= Task Force 72 (model boat builders) =

Task Force 72 is an international association of Radio controlled model boat builders, all building in the common scale (ratio) of 1:72 (1 inch in 1:72 equals 72 inches or 6 feet in real life).

logo of Task Force 72

== History ==

Task Force 72 originated in Australia in 1994, when a number of individuals building radio controlled models came together to form a voluntary association.

The name derives from the military term for a group of warships operating to a common purpose, a task force, and the scale of the ship models being built (1:72).

In the years since, the association has grown from a small number of model builders to several hundred currently active and former members located in Australia, the United States, United Kingdom, Canada, New Zealand and several other countries.

At this time the largest grouping of members is located within Australia, although it is hoped to grow membership internationally.

== Annual regatta ==

The Association holds an annual regatta each year, normally at Wentworth Falls Lake, located in the Blue Mountains, west of Sydney in New South Wales, Australia.

The Task Force 72 Annual Regatta is usually held in November or December of each calendar year.

Two major prizes are awarded during the Regatta:
- The Bravo Zulu Award, named for the Naval flag hoist signifying 'well done', is awarded by a reviewing officer, usually but not always a serving member of the Royal Australian Navy.
- The Wentworth Shield is awarded to the model judged best by the members of Task Force 72 attending the Regatta.

Several minor prizes are usually presented, including:
- Best Warship
- Best Non-warship
- The Newbie Award for the best first model by a member
- The Rob Sullivan Engineering Award for the most innovative engineering incorporated into a model

== Types of models constructed ==

Currently the majority of model ships owned by Task Force 72 members are military vessels however this is slowly changing as more non-warships are completed. In fact the joint winners of the Wentworth Shield for best model at the 2007 Annual Regatta were two non-warships, the lighthouse and navigation aids tender Cape Don and the USS Charles Robinson, a Liberty Ship.

Similarly, the vessel voted best model of the 2008 Annual Regatta was a United States Army hospital ship, the USAHS St Olaf which, while operated by the military, was not a warship.
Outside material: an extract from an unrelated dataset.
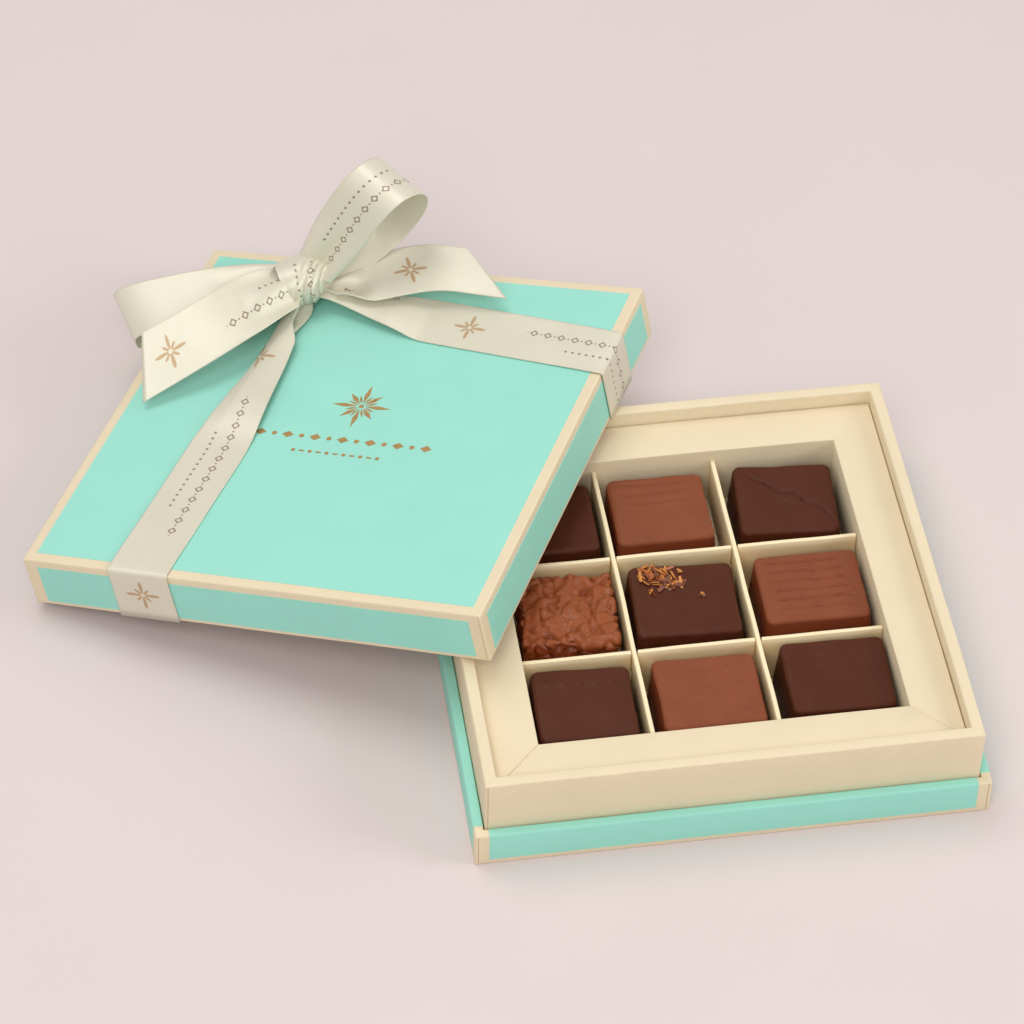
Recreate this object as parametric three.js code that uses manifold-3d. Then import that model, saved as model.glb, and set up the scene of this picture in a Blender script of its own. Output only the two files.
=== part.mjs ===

Task Force 72 members have built models of a wide range of ships and submarines, ranging from 19th century cruisers to futuristic missile corvettes, from sailing ships to ballistic missile submarines. Despite the majority of ships being of military subjects merchant and passenger ships are also well represented.

All share a basic characteristic. They are built to a common scale of 1:72 and are radio controlled.

== Task Force 72 fleet composition ==

As of November 2015 the Task Force 72 "fleet" is made up of several hundred models, ranging in size from extremely large models of various aircraft carriers and battleships down to very small models of tugboats and patrol boats.

The majority of the models are of medium-sized vessels, such as destroyers and frigates, which are considered by their builders to combine a reasonable size for ease of transport and "seaworthiness", with significant scope for the incorporation of detail and providing sufficient internal volume for the mechanics of making the models operational.

== Task Force 72 Logo ==

The Task Force 72 logo comprises a stylised compass rose with an anchor superimposed on the compass rose with the words Task Force Seventy Two surrounding the design.